We are also in agreement with appellant's third contention relative to the trial court committing error in decreeing that each of the litigants may claim one of the children as a tax exemption. The exemption in question involved federal income taxes. Both parties had claimed the children as dependents on their federal returns and several hearings had been held by the federal taxing authorities for the purpose of determining which party was entitled to claim the exemptions. The trial judge appears to have been of the opinion, and we agree, that the cause of the disagreement between the parties was almost solely, if not entirely, the dispute as to which party had the right to the tax exemptions and he attempted to eliminate this cause of dissension by a ruling which ordinarily would appear to be fair. No complaint relative to the arrangement whereby the children visited and lived with their father every other weekend was made by either litigant over the four year period during which the parties acted under that arrangement, nor had there been any rules in these proceedings involving custody, alimony or visitation rights from the time of the divorce until the occurrence of the dispute relative to claiming tax exemptions.

However, we are of the opinion that the court was without authority to pass on the question. No such issue was raised by either rule, the matter is one for determination by the proper taxing authority on the basis of what appears to be simply a question of fact, i. e., which party provided more than one-half of the total support (26 U.S.C.A. § 152 [a]), and in any event the state district court had no jurisdiction over the federal taxing authority.

We do not agree with appellant's final contention, that under our jurisprudence the trial judge was without authority to order that the younger daughter, Melissa, spend every other weekend with her father. Appellant argues that this portion of the judgment constitutes a part-time custody of the child prohibited by such cases as Johnson v. Johnson, 214 La. 912, 39 So. 2d 340, Pierce v. Pierce, 213 La. 475, 35 So. 2d 22, Willis v. Willis, 209 La. 205, 24 So. 2d 378 and Cormier v. Cormier, 193 La. 158, 190 So. 365. The prohibition against so-called part-time custody appears to be based primarily on the fact that the welfare of the child requires custody and control under an undivided authority. But again, of course, each case is dependent upon its *37 own facts. What constitutes a prohibited part-time custody in one instance might not constitute such in another; and where one parent has been given the custody of the child or children the exercise by the other parent of his or her right of access to the child or children should be given by the trial court under such reasonable restrictions as the circumstances warrant within the sound discretion of that court. Johnson v. Johnson, supra; Holley v. Holley, La.App., 158 So. 2d 620; see Roshto v. Roshto, 214 La. 922, 39 So. 2d 344.
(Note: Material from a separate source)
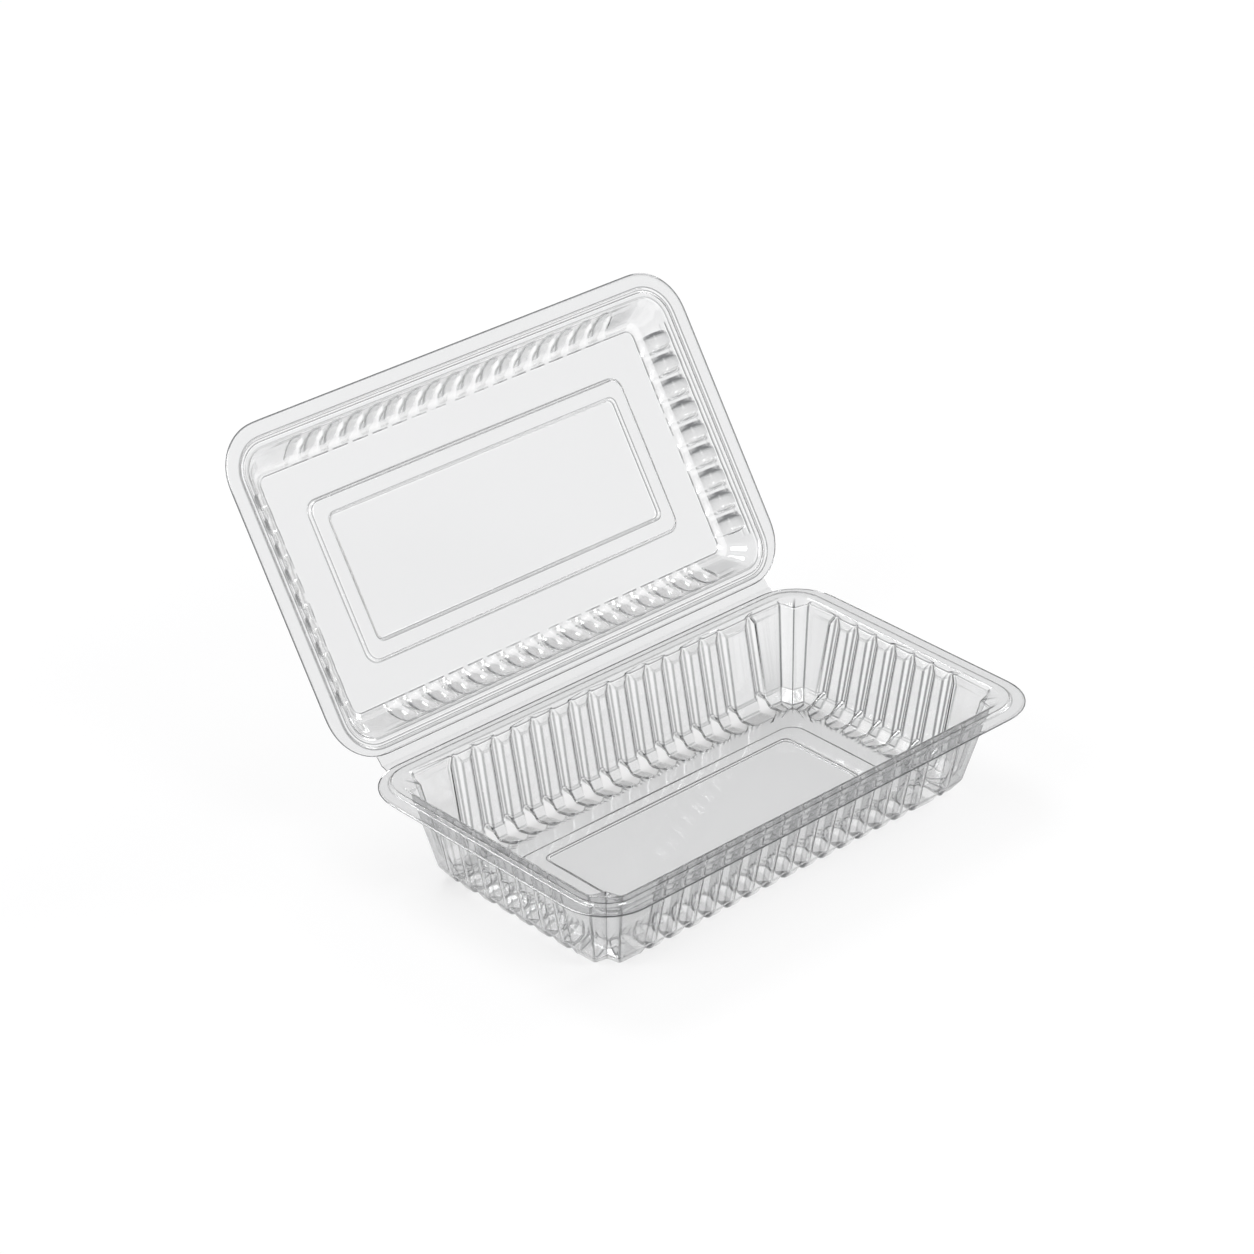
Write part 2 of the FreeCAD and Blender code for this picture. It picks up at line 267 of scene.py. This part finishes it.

In the instant case the trial court was especially concerned about the welfare of both children. We believe he was of the opinion that, under all of the facts and circumstances here present, it was beneficial to the welfare of Melissa that she spend every other weekend with her father. From our reading of the record, and in view of the fact that this arrangement has worked well over a period of four years, we agree that Melissa was benefitted by her regular visits to her father and that the trial judge wisely exercised his discretion.

For the reasons assigned, the judgment appealed from is annulled and set aside only insofar as it: (1) orders John B. Vinet to pay an additional sum of $7.50 on the 1st and 15th of each month until the past due alimony is paid in full; and (2) orders and authorizes Mrs. Harris to claim an income tax exemption for one child, Sharon, and Mr. Vinet to claim a similar exemption for the other child, Melissa. The judgment is amended to order that there be judgment in favor of Mrs. Jean Tarter, wife of Charles R. Harris, and against John B. Vinet in the full sum of $300 with legal interest thereon from date of judicial demand until paid. In all other respects, and as thus amended, the judgment appealed from is affirmed; appellee, John B. Vinet, to pay all costs in this court.

Annulled and set aside in part; amended and affirmed in part.